→ Collected data:
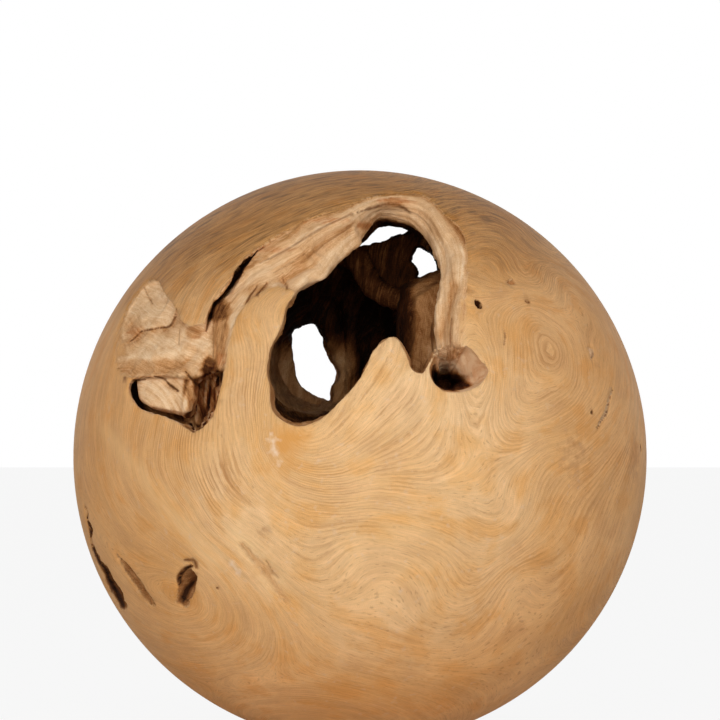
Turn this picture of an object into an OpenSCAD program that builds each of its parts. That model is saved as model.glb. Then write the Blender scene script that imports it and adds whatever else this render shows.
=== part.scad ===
// Hollow ball turned from the root stump of a hardwood tree.
// The rotted heart of the root is left as it grew: a torn mouth in the upper
// front opens into a deep hollow that breaks through the back of the ball in
// three windows. A shallow recess and a smaller void lie beside the mouth.
//
// Frame: origin at the centre of the ball, +Z up, the mouth faces -Y.
// A place on the front of the skin is given as [x, z], in millimetres, and
// is projected along Y on to the ball. Outlines are drawn on a ball of
// radius drawn_r and travel with the skin when the ball changes size.

/* [Ball] */
// Diameter of the turned ball
ball_d = 400; // [330:5:520]
// Wall left between the hollow and the turned skin
wall = 24; // [14:1:34]

/* [Mouth] */
// Width of the torn mouth, from the slit to the right rim
mouth_w = 174; // [130:1:220]
// Height of the torn mouth, from the lower lip to the top rim
mouth_h = 159; // [120:1:190]
// Height of the small step from the skin down to the torn ledge
ledge_step = 3; // [1:0.5:8]
// Fall of the ledge, from the skin to its inner rim over the hollow
ledge_fall = 38; // [20:1:55]

/* [Hollow] */
// Width of the hollow behind the mouth
hollow_w = 138; // [100:1:180]
// Height of the hollow behind the mouth
hollow_h = 162; // [110:1:190]

/* [Back windows] */
// Width of the large window, low on the left
low_window_w = 38; // [20:1:60]
// Height of the large window
low_window_h = 61; // [30:1:80]
// Width of the window under the top rim
top_window_w = 41; // [20:1:60]
// Height of the window under the top rim
top_window_h = 19; // [8:1:30]
// Width of the window on the right
right_window_w = 22; // [10:1:34]
// Height of the window on the right
right_window_h = 26; // [10:1:40]

/* [Pocket] */
// Width of the pocket at the right end of the ledge
pocket_w = 39; // [20:1:60]
// Depth of the pocket below the skin
pocket_depth = 85; // [40:1:110]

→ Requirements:
Reproduce the listing above word for word.

→ Solution for this task:
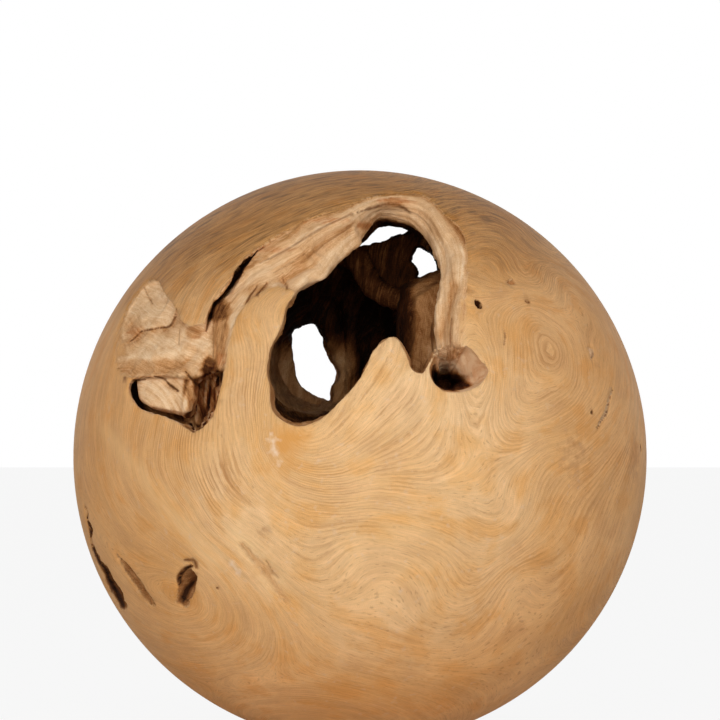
Turn this picture of an object into an OpenSCAD program that builds each of its parts. That model is saved as model.glb. Then write the Blender scene script that imports it and adds whatever else this render shows.
=== part.scad ===
// Hollow ball turned from the root stump of a hardwood tree.
// The rotted heart of the root is left as it grew: a torn mouth in the upper
// front opens into a deep hollow that breaks through the back of the ball in
// three windows. A shallow recess and a smaller void lie beside the mouth.
//
// Frame: origin at the centre of the ball, +Z up, the mouth faces -Y.
// A place on the front of the skin is given as [x, z], in millimetres, and
// is projected along Y on to the ball. Outlines are drawn on a ball of
// radius drawn_r and travel with the skin when the ball changes size.

/* [Ball] */
// Diameter of the turned ball
ball_d = 400; // [330:5:520]
// Wall left between the hollow and the turned skin
wall = 24; // [14:1:34]

/* [Mouth] */
// Width of the torn mouth, from the slit to the right rim
mouth_w = 174; // [130:1:220]
// Height of the torn mouth, from the lower lip to the top rim
mouth_h = 159; // [120:1:190]
// Height of the small step from the skin down to the torn ledge
ledge_step = 3; // [1:0.5:8]
// Fall of the ledge, from the skin to its inner rim over the hollow
ledge_fall = 38; // [20:1:55]

/* [Hollow] */
// Width of the hollow behind the mouth
hollow_w = 138; // [100:1:180]
// Height of the hollow behind the mouth
hollow_h = 162; // [110:1:190]

/* [Back windows] */
// Width of the large window, low on the left
low_window_w = 38; // [20:1:60]
// Height of the large window
low_window_h = 61; // [30:1:80]
// Width of the window under the top rim
top_window_w = 41; // [20:1:60]
// Height of the window under the top rim
top_window_h = 19; // [8:1:30]
// Width of the window on the right
right_window_w = 22; // [10:1:34]
// Height of the window on the right
right_window_h = 26; // [10:1:40]

/* [Pocket] */
// Width of the pocket at the right end of the ledge
pocket_w = 39; // [20:1:60]
// Depth of the pocket below the skin
pocket_depth = 85; // [40:1:110]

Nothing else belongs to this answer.